いつまでもモブレードのままってのも忍びない・・・というかいい加減返却しなきゃだ。
「三郎の親指ってのはなんだよ。」
「あぁ、三郎って名前の人捕まえて、譲ってもらえれば、どこの、どの三郎さんでもかまわねぇよ。」
いっそ、そのまま三郎って人にそのままご同行してもらっても構わないと言った。
それは流石に・・・申し訳ないから遠慮した。
「爪垢とか耳垢じゃないとダメなんですか?流石に他人様の爪垢なんて・・・」
恥らうメア。いや、恥らう部分とかじゃなくない?
「毛髪とかでも構いませんよ?」
「それなら」
「「いいんだ!!?」」
折角メアがどういう女の子なのかわかってきたと思っていたのにわからなくなってきてしまった。

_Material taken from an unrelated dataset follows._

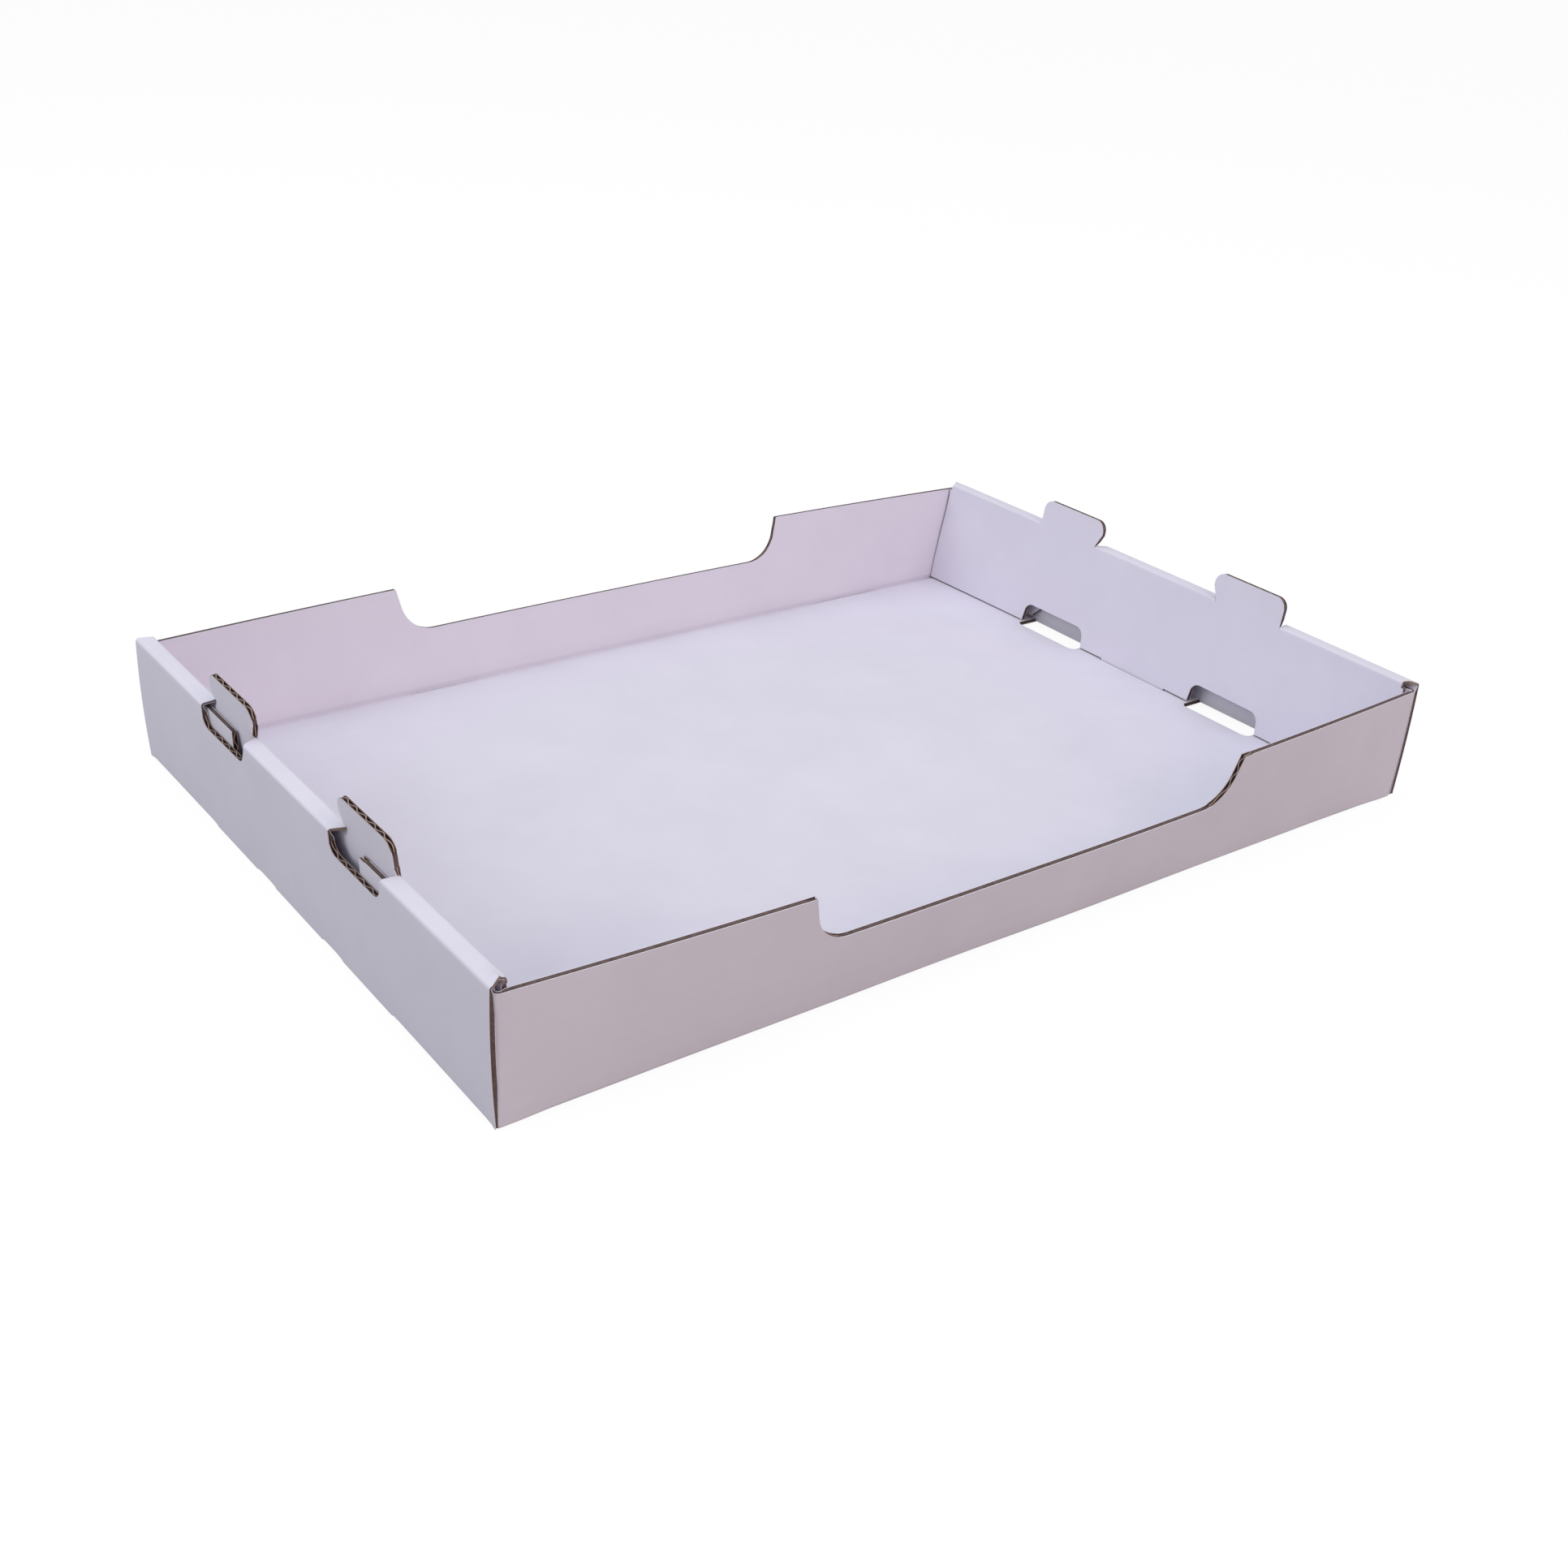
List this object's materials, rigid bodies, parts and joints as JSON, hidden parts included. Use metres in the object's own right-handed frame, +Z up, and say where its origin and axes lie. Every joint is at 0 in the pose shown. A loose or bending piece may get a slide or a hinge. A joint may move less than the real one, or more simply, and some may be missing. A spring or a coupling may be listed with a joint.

「トール、妹と暮らしていた頃は妹の身の回りの世話、下の世話、喜んでなんでもしたわ。」
「へぇ、そうなんだ。でも今そういうはなし関係ないよね?」
そういう過去編は今度スピンオフか何かあったらゆっくり聞こう。あといいなそういうの!羨ましい!
「あと一種類、これがなかなか入手が難しい。」
ウージー先生が難しい顔をした。今までにないくらい難しい顔をしている。
きっと、本当に本当、貴重も貴重なものなのだろう。
「これは高級な調味料なんだが最近数が激減していて絶滅危惧種として扱われる超高級食材だ。」
全員が息を飲んだ。
「『人面ナメクジ』だ。」
どうも楓希な火薬です。
金に飽かせる程に物事を一生懸命生きることは大事でしょう。
しかし、お金は麻薬と同じで身を滅ぼすこともあります。
本当はみんな『お金』がほしいんじゃなくて『お金』の先にある価値が欲しくて求めるんですね。
・・・だからなんだというはなしですが・・・。
メアちゃんのお金の使い方はどうなんでしょう?作中では語っていないんですけど
個人的には必要なものは買うけど、ある程度は節約したいってキャラクターなのかな?
だから、トール君が言ったみたいにそういう面もスピンオフか何かあれば書いてみたい気もします。